Since "white ball" is obtained by a mixed measurement ${\mathsf M}_{L^\infty (\Omega)}({\mathsf O}, S_{[*]}(w_0))$, a new mixed state $w_{\rm new} (\in L^1_{+1}(\Omega ))$ is given by

\begin{align} w_{\rm new} (\omega) & = \frac{ [F(\{ {{W}}\} )]( \omega) w_0 ( \omega)}{\int_\Omega [F( \{ {{W}}\} )](\omega) w_0(\omega) \nu(d \omega )} = \left\{\begin{array}{ll} \frac{\displaystyle 0.8 p }{\displaystyle 0.8p+0.4(1-p) } \qquad & (\mbox{when }\omega=\omega_1) \\ \\ \frac{\displaystyle 0.4(1- p) }{\displaystyle 0.8p+0.4(1-p) } \quad & (\mbox{when }\omega =\omega_2 ) \end{array}\right. \end{align}

[$C^*$-algebraic answer to Problem 9.5(c$_2$)in $\S$9.1.2]


Since "white ball" is obtained by a mixed measurement ${\mathsf M}_{L^\infty (\Omega)}({\mathsf O}, S_{[*]}(\rho_0))$, a new {mixed state} $\rho_{\rm new} (\in {\mathcal M}_{+1}(\Omega ))$ is given by

\begin{align} \rho_{\rm new} & = \frac{ F(\{ {{W}}\} ) \rho_0 }{\int_\Omega [F( \{ {{W}}\} )](\omega) \rho_0(d \omega )} = \frac{\displaystyle 0.8 p }{\displaystyle 0.8p+0.4(1-p) } \delta_{\omega_1} + \frac{\displaystyle 0.4(1- p) }{\displaystyle 0.8p+0.4(1-p) } \delta_{\omega_2} \end{align}
$\square \quad$









Now、 you may ask What is Bayesian statistics?

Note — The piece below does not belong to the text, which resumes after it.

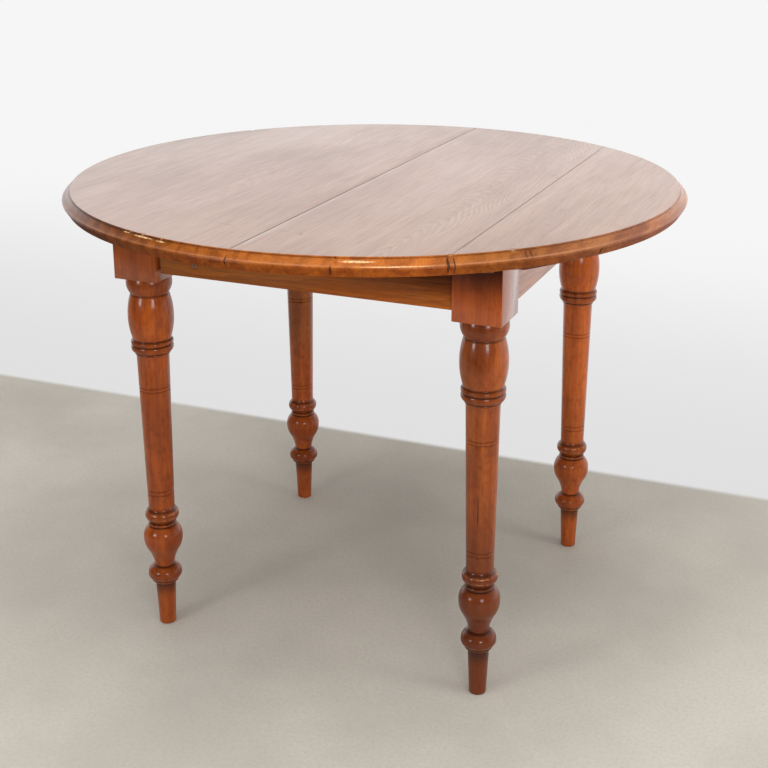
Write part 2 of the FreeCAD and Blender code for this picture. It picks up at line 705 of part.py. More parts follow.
def brace_screws():
    """Screws of the brace at +X +Y: one into the leg and one into each apron."""
    outer = BLOCK_IN_X + BLOCK_IN_Y
    inner = outer - BRACE_THICKNESS * math.sqrt(2)
    shift = (outer - inner) / 2
    middle = Vector(BLOCK_IN_X - shift, BLOCK_IN_Y - shift, BRACE_SCREW_Z)
    at_back = Vector(inner - APRON_IN_Y + BRACE_END_INSET, APRON_IN_Y - BRACE_END_INSET, BRACE_SCREW_Z)
    at_end = Vector(APRON_IN_X - BRACE_END_INSET, inner - APRON_IN_X + BRACE_END_INSET, BRACE_SCREW_Z)
    return [
        screw(middle, Vector(1, 1, 0), BRACE_SCREW_LENGTH),
        screw(at_back, Vector(0, 1, 0), BRACE_END_SCREW),
        screw(at_end, Vector(1, 0, 0), BRACE_END_SCREW),
    ]


def apron_plug():
    """Small wooden plug let into the face of the front apron."""
    face = Vector(PLUG_X, -APRON_OUT_Y, PLUG_Z)
    return cylinder(PLUG_RADIUS, face, face.add(Vector(0, PLUG_DEPTH, 0)))


# ---- Build the base --------------------------------------------------------

CORNERS = {
    "front_left": (-1, -1),
    "front_right": (1, -1),
    "back_left": (-1, 1),
    "back_right": (1, 1),
}


def to_corner(shape, corner):
    """Shape made at +X +Y, reflected into another corner."""
    side_x, side_y = CORNERS[corner]
    placed = shape if side_x > 0 else mirror_x(shape)
    return placed if side_y > 0 else mirror_y(placed)


def build_base():
    aprons = {
        "apron_front": long_apron(-1),
        "apron_back": long_apron(1),
        "apron_left": end_apron(-1),
        "apron_right": end_apron(1),
    }
    bearers = {"leaf_bearer_left": leaf_bearer(-BEARER_X), "leaf_bearer_right": leaf_bearer(BEARER_X)}
    screws = {corner: [to_corner(s, corner) for s in brace_screws()] for corner in CORNERS}
    plug = apron_plug()
    turning = leg_turning()
    block = leg_block()
    for corner, (side_x, side_y) in CORNERS.items():
        leg = at(turning.fuse(block), side_x * LEG_X, side_y * LEG_Y)
        leg = cut_all(leg, list(aprons.values()) + screws[corner])
        export("leg_" + corner, leg)
        export("brace_" + corner, cut_all(to_corner(brace(), corner), screws[corner]))
    every_screw = [s for group in screws.values() for s in group]
    for name, apron in aprons.items():
        export(name, cut_all(apron, every_screw + list(bearers.values()) + [plug]))
    for name, bearer in bearers.items():
        export(name, bearer)
    export("brace_screws", every_screw)
    export("apron_plug", plug)
    export("rail_back", rail())
    export("rail_front", mirror_y(rail()))


# ---- Build the two sliding halves ------------------------------------------

def both_ways(shapes):
    """Shapes made at +Y, with their reflections at -Y."""
    return shapes + [mirror_y(s) for s in shapes]


def build_half(side, name):
    """Everything that moves with one half of the top; side is -1 left, +1 right."""
    screws = both_ways(runner_screws(side) + cleat_screws(side))
    fixings = both_ways(lock_screws(PLATE_SCREWS if side < 0 else KEEPER_SCREWS))
    peg = stop_peg(side)
    bar = cut_all(runner(side), runner_screws(side) + screw_wells(side) + [peg])
    strip = cut_all(cleat(side), cleat_screws(side) + cleat_wells(side))
    hardware = [lock_plate()] if side < 0 else lock_keeper()
    fitting = "lock_plate" if side < 0 else "lock_keeper"
    for label, place in (("back", lambda s: s), ("front", mirror_y)):
        export("runner_" + name + "_" + label, place(bar))
        export("cleat_" + name + "_" + label, place(strip))
        export(fitting + "_" + label, [place(piece) for piece in hardware])
    export("stop_pegs_" + name, both_ways([peg]))
    export("top_screws_" + name, screws)
    export("lock_screws_" + name, fixings)
    return screws + fixings


def build_tops():
    left_holes = build_half(-1, "left")
    right_holes = build_half(1, "right")
    edge = SEAM_GAP / 2
    limit = TOP_FACE_RADIUS + NOSE_PROJECTION + 1
    dowels = [dowel(point.add(Vector(-edge, 0, 0)), Vector(1, 0, 0)) for point in seam_points()]
    sockets = [socket(point.add(Vector(edge, 0, 0)), Vector(1, 0, 0)) for point in seam_points()]
    joint = PLANK_JOINT_X
    export("top_left", cut_all(slab(-limit, -edge), dowels + left_holes))
    export("top_right_inner", cut_all(slab(edge, joint - PLANK_JOINT_GAP / 2), sockets + right_holes))
    export("top_right_outer", cut_all(slab(joint + PLANK_JOINT_GAP / 2, limit), right_holes))
    export("seam_dowels", dowels)
    export("lock_lever_back", lock_lever())
    export("lock_lever_front", mirror_y(lock_lever()))


# ---- Build the stored leaf -------------------------------------------------

def build_leaf():
    edge = LEAF_WIDTH / 2
    for part, side_z in (("lower", -1), ("upper", 1)):
        board = leaf_board(face_up=part == "lower")
        dowels = [dowel(p, Vector(0, 1, 0)) for p in leaf_points(side_z, edge)]
        sockets = [socket(p, Vector(0, 1, 0)) for p in leaf_points(side_z, -edge)]
        recesses = [hinge_recess(y, part) for y in (-HINGE_Y, HINGE_Y)]
        screws = [s for y in (-HINGE_Y, HINGE_Y) for s in hinge_screws(y, part)]
        flaps = [cut_all(hinge_flap(y, part), screws) for y in (-HINGE_Y, HINGE_Y)]
        export("leaf_" + part, cut_all(board, dowels + sockets + recesses + screws))
        export("leaf_dowels_" + part, dowels)
        export("leaf_hinge_flaps_" + part, flaps)
        export("leaf_hinge_screws_" + part, screws)
    ends = [hinge_bar(y, -HINGE_LENGTH / 2, HINGE_LENGTH / 2) for y in (-HINGE_Y, HINGE_Y)]
    export("leaf_hinge_pins", [cylinder(HINGE_PIN_RADIUS, start, end) for start, end in ends])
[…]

This is answered:

Bayesian statistics is to use Bayes theorem in quantum mechanics



In most cases, it suffices to consider that

Bayesian statistics $\doteqdot$ mixed measurement theory
But, in this book, "psychological test" in $\S$17 is not related to Bayesian statistics but mixed measurement theory.